- Traditional Chinese: 譚尚渭
- Simplified Chinese: 谭尚渭

Yue: Cantonese
- Yale Romanization: Tàahm Seuhng waih
- Jyutping: Taam^{4} Soeng^{6} wai^{6}

= Tam Sheung-wai =

Hong Kong academic (1934–2021)

Tam Sheung-wai (1934 – 1 January 2021) OBE, GBS, JP (譚尚渭) was the President Emeritus of The Open University of Hong Kong. He is widely recognised for his many contributions towards the development of distance education in Hong Kong. He was also the Chairman of the College Council of St. Paul's Co-educational College.

==Early life==
Tam received bachelor's and master's degrees in science from the University of Hong Kong.

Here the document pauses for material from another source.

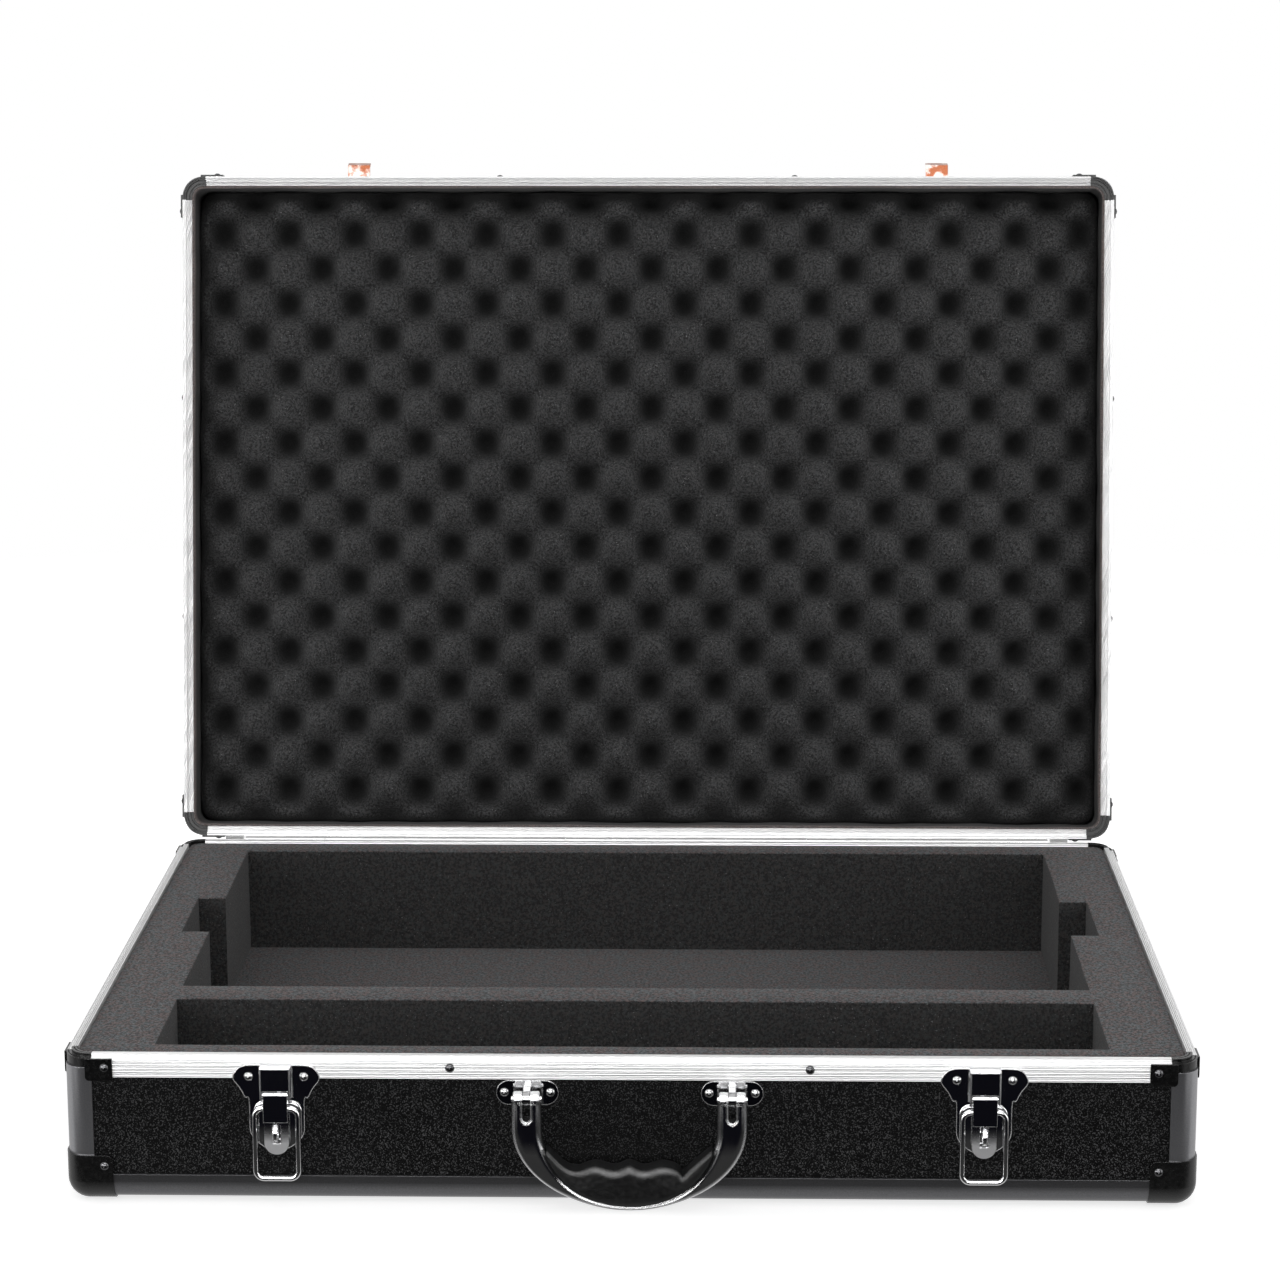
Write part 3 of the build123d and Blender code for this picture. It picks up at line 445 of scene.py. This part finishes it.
def grip_rubber():
    """Soft black grip with a satin skin."""
    tone = (0.005, 0.005, 0.0056)
    material, g, shader = new_look("grip_rubber", roughness=0.34, color=tone, Specular_IOR_Level=1.0)
    skin = g.noise(350, 2.0)
    g.put(shader.inputs["Roughness"], g.map_range(skin, 0.3, 0.7, 0.28, 0.4))
    g.put(shader.inputs["Normal"], g.bump(skin, 0.05, 0.0003, edge_normal(g, 0.004)))
    return material


def paint(material, *names):
    """Gives nodes of the model a material. A name that ends in * stands for all that start so."""
    for name in names:
        for node, piece in frame["nodes"].items():
            if node == name or (name[-1] == "*" and node.startswith(name[:-1])):
                piece.data.materials.clear()
                piece.data.materials.append(material)


def dress_frame():
    """Gives every node its material. Later calls of paint override earlier ones."""
    black = laminate()
    satin = extrusion("dark_extrusion", 0.09, 0.17)
    # The posts get a lighter copy of the same satin: painted light, for the light on their rounded
    # faces.
    lit_satin = extrusion("dark_post_lit", 0.26, 0.38)
    rims = {
        ("base", "front"): bright_rim("rim_base_front", (0, 1, 1)),
        ("base", "left"): bright_rim("rim_base_side", (1, 0, 1)),
        ("lid", "front"): bright_rim("rim_lid_front", (0, 1, 0.7)),
        ("lid", "left"): bright_rim("rim_lid_side", (1, -sin(OPEN_ANGLE), cos(OPEN_ANGLE))),
    }
    partner = {"front": "front", "rear": "front", "left": "left", "right": "left"}
    for half in ("base", "lid"):
        paint(lit_satin, f"{half}_posts")
        for side in ("front", "rear", "left", "right"):
            paint(black, f"{half}_{side}_panel")
            paint(satin, f"{half}_{side}_edge")
            paint(rims[half, partner[side]], f"{half}_{side}_rim")
    paint(black, "base_floor_panel", "lid_top_panel")
    black_plastic = moulding("black_moulding", 0.24, 0.005)
    paint(black_plastic, "base_ball_corners", "lid_ball_corners", "base_rim_corners")
    # The lid's rim corners are the same black moulding as the base's, made lighter: painted sheen, for
    # the light their ridges reflect.
    paint(moulding("black_moulding_lit", 0.3, 0.03), "lid_rim_corners")
    paint(dark_rivet(), "base_rivets", "lid_rivets")
    paint(chrome("chrome_pressing", 0.0014), "latch_*", "handle_*")
    paint(chrome("chrome_casting", 0.003), "handle_frame")
    paint(chrome("chrome_turning", 0.0004), "handle_pins", "latch_bail_*", "latch_pins")
    paint(chrome("chrome_bracket", 0.001, 0.48), "handle_brackets")
    paint(chrome("chrome_rivet", 0.0003, 0.42), "latch_rivets", "handle_bracket_rivets")
    for node in ("latch_lever_left", "latch_lever_right"):
        paint(lever_plate(node), node)
    paint(copper_plate(), "latch_catches")
    paint(grip_rubber(), "handle_grip")
    paint(hinge_steel(), "hinge_*")


# ---------------------------------------------------------------- outlines
def rounded_rect(half_x, half_y, radius, step):
    """Points of a rounded rectangle, counter-clockwise, no further apart than the step."""
    points = []
    turns = 6
    for quarter in range(4):
        angle = quarter * pi / 2
        cx = (half_x - radius) * (1 if quarter in (0, 3) else -1)
        cy = (half_y - radius) * (1 if quarter in (0, 1) else -1)
        for i in range(turns + 1):
            a = angle + i / turns * pi / 2
            points.append((cx + radius * cos(a), cy + radius * sin(a)))
    return dense(points, step)


def dense(points, step):
    """A closed outline with long sides divided."""
    out = []
    for (x0, y0), (x1, y1) in zip(points, points[1:] + points[:1]):
        count = max(1, round(hypot(x1 - x0, y1 - y0) / step))
        out += [(x0 + (x1 - x0) * i / count, y0 + (y1 - y0) * i / count) for i in range(count)]
    return out


def inward(points):
    """Left-hand normals of a closed outline, lengthened at corners so that offsets stay parallel."""
    p = np.array(points)
    before = p - np.roll(p, 1, 0)
    after = np.roll(p, -1, 0) - p
    before /= np.linalg.norm(before, axis=1)[:, None]
    after /= np.linalg.norm(after, axis=1)[:, None]
    n1 = np.stack([-before[:, 1], before[:, 0]], 1)
    n2 = np.stack([-after[:, 1], after[:, 0]], 1)
    total = n1 + n2
    return total / np.maximum((total * n2).sum(1), 0.3)[:, None]


def new_piece(name, verts, faces, material):
    """A smooth-shaded object made of points and faces."""
    mesh = bpy.data.meshes.new(name)
    mesh.from_pydata([tuple(v) for v in verts], [], faces)
    mesh.validate()
    mesh.materials.append(material)
    mesh.shade_smooth()
    piece = bpy.data.objects.new(name, mesh)
    bpy.context.scene.collection.objects.link(piece)
    return piece


# ---------------------------------------------------------------- foam in the base
def cut_foam(name, outline, holes, z0, z1, material, wall=None):
    """A block of foam with holes through it: rounded top edges and slightly uneven walls."""
    bm = bmesh.new()
    top_edges = []
    low_edges = []
    steps = 3
    angles = [i / steps * pi / 2 for i in range(steps + 1)]
    levels = [(CUT_EDGE * (1 - sin(a)), z1 - CUT_EDGE * (1 - cos(a))) for a in angles]
    levels += [(0, z1 - CUT_EDGE - (z1 - CUT_EDGE - z0) * i / 6) for i in range(1, 7)]
    for loop in [outline, *holes]:
        p = np.array(loop)
        n = inward(loop)
        rings = []
        for offset, z in levels:
            ring = []
            for (x, y), (nx, ny) in zip(p, n):
                stray = 0.0
                if loop is not outline:
                    stray = CUT_WAVE * noise.noise(Vector((x / 35, y / 35, z / 60)))
                across, along = x + nx * (offset + stray), y + ny * (offset + stray)
                ring.append(bm.verts.new((across * MM, along * MM + MIDDLE_Y, z * MM)))
            rings.append(ring)
        for upper, lower in zip(rings, rings[1:]):
            for i in range(len(upper)):
                j = (i + 1) % len(upper)
                bm.faces.new((upper[j], upper[i], lower[i], lower[j]))
        bm.edges.ensure_lookup_table()
        for ring, edges in ((rings[0], top_edges), (rings[-1], low_edges)):
            for i in range(len(ring)):
                edges.append(bm.edges.get((ring[i], ring[(i + 1) % len(ring)])))
    for edges in (top_edges, low_edges):
        bmesh.ops.triangle_fill(bm, use_beauty=True, use_dissolve=False, edges=edges)
    bmesh.ops.recalc_face_normals(bm, faces=bm.faces)
    mesh = bpy.data.meshes.new(name)
    bm.to_mesh(mesh)
    bm.free()
    mesh.materials.append(material)
    # Steep faces get the second material when one is given; for the base insert it is a darker copy of
    # the foam, painted shade.
    if wall:
        mesh.materials.append(wall)
        for face in mesh.polygons:
            face.material_index = int(abs(face.normal.z) < 0.5)
    mesh.shade_smooth()
    mesh.set_sharp_from_angle(angle=radians(50))
    piece = bpy.data.objects.new(name, mesh)
    bpy.context.scene.collection.objects.link(piece)
    return piece


def base_foam():
    """The insert with its pocket, finger notches and accessory bay, and the pad under it."""
    material = foam(
        "base_foam", (0.02, 0.02, 0.021, 1), (0.17, 0.167, 0.165, 1),
        (1.0, 0.74, 0.72, 1), (0.8, 0.93, 1.0, 1), 560,
    )
    # The cut walls get a darker copy of the foam: painted shade, for the shade down the walls of the
    # pocket and bay.
    wall = foam(
        "base_foam_wall_shaded", (0.013, 0.013, 0.0135, 1), (0.07, 0.069, 0.068, 1),
        (1.0, 0.9, 0.88, 1), (0.9, 0.97, 1.0, 1), 600,
    )
    half_x = INSERT_HIGH.x / MM
    half_y = (INSERT_HIGH.y - INSERT_LOW.y) / 2 / MM
    outline = rounded_rect(half_x, half_y, FOAM_CORNER, 12)
    pocket = [
        (-POCKET_HALF, POCKET_FRONT), (-POCKET_HALF, NOTCH_FRONT), (-NOTCH_HALF, NOTCH_FRONT),
        (-NOTCH_HALF, NOTCH_BACK), (-POCKET_HALF, NOTCH_BACK), (-POCKET_HALF, POCKET_BACK),
        (POCKET_HALF, POCKET_BACK), (POCKET_HALF, NOTCH_BACK), (NOTCH_HALF, NOTCH_BACK),
        (NOTCH_HALF, NOTCH_FRONT), (POCKET_HALF, NOTCH_FRONT), (POCKET_HALF, POCKET_FRONT),
    ]
    bay = [
        (-POCKET_HALF, BAY_FRONT), (-POCKET_HALF, BAY_BACK),
        (POCKET_HALF, BAY_BACK), (POCKET_HALF, BAY_FRONT),
    ]
    holes = [dense(pocket, 9), dense(bay, 9)]
    z0, z1 = INSERT_LOW.z / MM, INSERT_HIGH.z / MM
    insert = cut_foam("foam_insert_cut", outline, holes, z0, z1, material, wall)
    pad = cut_foam("foam_floor_cut", outline, [], PAD_LOW.z / MM, PAD_HIGH.z / MM, material)
    for piece, node in ((insert, "foam_insert"), (pad, "foam_floor_pad")):
        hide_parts(node)
        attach(piece, "base")


# ---------------------------------------------------------------- foam and liner in the lid
def in_lid(x, s, depth):
    """Points of the open lid, in metres, from arrays of lid measures in millimetres."""
    x, s, depth = np.broadcast_arrays(x, s, depth)
    y = HINGE_AT.y - s * MM
    z = HINGE_AT.z + (LID_GAP + depth) * MM
    closed = np.stack([x * MM, y, z, np.ones_like(y)], -1)
    swing = Matrix.Rotation(-OPEN_ANGLE, 4, "X")
    turn = Matrix.Translation(HINGE_AT) @ swing @ Matrix.Translation(-HINGE_AT)
    return (closed @ np.array(turn).T)[..., :3]


def squared_to_round(x, s, half_x, half_s, radius):
    """Pulls the corners of a rectangular grid in to a rounded corner."""
    dx = np.clip((np.abs(x) - half_x + radius) / radius, 0, 1)
    ds = np.clip((np.abs(s) - half_s + radius) / radius, 0, 1)
    both = (dx > 0) & (ds > 0)
    rx = dx * np.sqrt(1 - ds**2 / 2)
    rs = ds * np.sqrt(1 - dx**2 / 2)
    x = np.where(both, np.sign(x) * (half_x - radius + radius * rx), x)
    s = np.where(both, np.sign(s) * (half_s - radius + radius * rs), s)
    return x, s


def store_painted_shade(piece, values):
    """Stores, for each point, how much painted shade darkens its colour; the foam's material reads it.
    """
    layer = piece.data.attributes.new("painted_shade", "FLOAT", "POINT")
    layer.data.foreach_set("value", values.astype(np.float32))


def egg_crate():
    """Foam pad whose surface is a field of round peaks, rolled over at its edges."""
    inset = LINER_T + PAD_GAP
    half_x = LID_HALF - inset
    half_s = (LID_FAR - LID_NEAR) / 2 - inset
    middle = (LID_FAR + LID_NEAR) / 2
    nx = round(2 * half_x / PAD_STEP)
    ns = round(2 * half_s / PAD_STEP)
    gx, gs = np.meshgrid(np.linspace(-half_x, half_x, nx + 1), np.linspace(-half_s, half_s, ns + 1))
    x, s = squared_to_round(gx, gs, half_x, half_s, PAD_CORNER)
    edge = np.minimum(half_x - np.abs(gx), half_s - np.abs(gs))
    far = half_s - gs
    s = s + middle
    peaks = np.cos(2 * pi * (x - PHASE_X) / PITCH_X) * np.cos(2 * pi * (s - PHASE_S) / PITCH_S)
    sway = np.array([noise.noise(Vector((a / 70, b / 70, 0))) for a, b in zip(x.ravel(), s.ravel())])
    fade = np.clip(edge / EDGE_BLEND, 0, 1)
    fade = fade * fade * (3 - 2 * fade)
    brow = np.clip(1 - far / BROW_REACH, 0, 1)
    swing = PEAK_SWING * (1 + 0.08 * sway.reshape(x.shape)) * (0.35 + 0.65 * fade)
    roll = np.clip(1 - edge / PAD_ROUND, 0, 1)
    depth = PEAK_DEPTH + PEAK_SWING - swing * peaks + PAD_ROUND * (1 - np.sqrt(1 - roll**2))
    pits = PIT_EXTRA * np.clip(-peaks, 0, 1) ** 2 * fade
    depth = depth + EDGE_SINK * (1 - fade) + pits + BROW_SINK * brow
    depth = np.minimum(depth, LID_FLOOR - PAD_LEAST)
    top = in_lid(x, s, depth).reshape(-1, 3)
    index = np.arange(top.shape[0]).reshape(x.shape)
    faces = np.stack([index[:-1, :-1], index[:-1, 1:], index[1:, 1:], index[1:, :-1]], -1).reshape(-1, 4)
    rim = np.concatenate([index[0, :-1], index[:-1, -1], index[-1, :0:-1], index[:0:-1, 0]])
    low = in_lid(x.ravel()[rim], s.ravel()[rim], np.full(len(rim), LID_FLOOR))
    start = len(top)
    faces = [tuple(int(i) for i in f) for f in faces]
    for i in range(len(rim)):
        j = (i + 1) % len(rim)
        faces.append((int(rim[j]), int(rim[i]), start + i, start + j))
    faces.append(tuple(range(start + len(rim) - 1, start - 1, -1)))
    # The pad's colour is darkened by the painted shade stored below.
    material = foam(
        "lid_foam", (0.014, 0.014, 0.0145, 1), (0.098, 0.098, 0.1, 1),
        (1.0, 0.98, 0.97, 1), (0.97, 0.99, 1.0, 1), 620, painted_shade=0.9,
    )
    pad = new_piece("egg_crate_pad", np.concatenate([top, low]), faces, material)
    # Painted shade: darkest in the pits, darker along the edges and near the front wall of the lid, and
    # full on the sides and underside.
    painted_shade = np.clip(0.5 - 0.5 * peaks * fade + 0.25 * (1 - fade) + 0.5 * np.sqrt(brow), 0, 1)
    store_painted_shade(pad, np.concatenate([painted_shade.ravel(), np.ones(len(low))]))
    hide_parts("lid_foam")
    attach(pad, "lid")


def liner():
    """A soft strip glued round the lid's walls, a little wavy where it shows above the foam; its colour
    darkens with depth, as painted shade.
    """
    middle = (LID_FAR + LID_NEAR) / 2
    outline = rounded_rect(LID_HALF, (LID_FAR - LID_NEAR) / 2, LINER_CORNER, 6)
    p = np.array(outline)
    n = inward(outline)
    stray = np.array([noise.noise(Vector((a / 60, b / 60, 7.3))) for a, b in outline])
    ruck = np.array([noise.noise(Vector((a / 16, b / 16, 3.1))) for a, b in outline])
    thick = LINER_T + LINER_WAVE * (0.8 * stray + 0.3 * ruck)
    section = [(0, LID_FLOOR), (0, LINER_DROP + 0.5), (0.25, LINER_DROP), (0.7, LINER_DROP)]
    section += [(1.0, LINER_DROP + 0.7), (1.0, 6.0), (1.0, 14.0), (1.0, LID_FLOOR)]
    rings = []
    for share, depth in section:
        q = p + n * (share * thick)[:, None]
        rings.append(in_lid(q[:, 0], q[:, 1] + middle, depth + 0.3 * ruck * (depth < 5)))
    count = len(outline)
    faces = []
    for k in range(len(rings)):
        m = (k + 1) % len(rings)
        for i in range(count):
            j = (i + 1) % count
            faces.append((k * count + i, k * count + j, m * count + j, m * count + i))
    material = foam(
        "liner_felt", (0.13, 0.113, 0.11, 1), (0.32, 0.275, 0.262, 1),
        (1.0, 0.93, 0.9, 1), (0.95, 0.97, 1.0, 1), 900, painted_shade=0.95,
    )
    strip = new_piece("liner_strip", np.concatenate(rings), faces, material)
    # Painted shade: the strip darkens with depth below the rim plane, nearly black down the wall.
    depth_shade = [np.interp(depth, (2, 6, 14), (0.3, 0.6, 1.0)) for _, depth in section]
    store_painted_shade(strip, np.repeat(depth_shade, count))
    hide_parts("lid_liner")
    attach(strip, "lid")


bpy.context.scene.view_settings.view_transform = "Standard"
make_camera()
make_world()
make_lights()
make_floor()
dress_frame()
base_foam()
egg_crate()
liner()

In 1964, he obtained a PhD in chemistry from the University of Nottingham.

==Career==
Tam joined Chung Chi College, part of the Chinese University of Hong Kong (CUHK), as a chemistry lecturer in 1965.

He served as head of the Chinese University's graduate school from 1981 until 1993, and as a pro-vice-chancellor of the university from 1990 to 1994. Tam retired from CUHK in 1995, the same year he was appointed president of OUHK. Tam retired from the presidency in November 2003.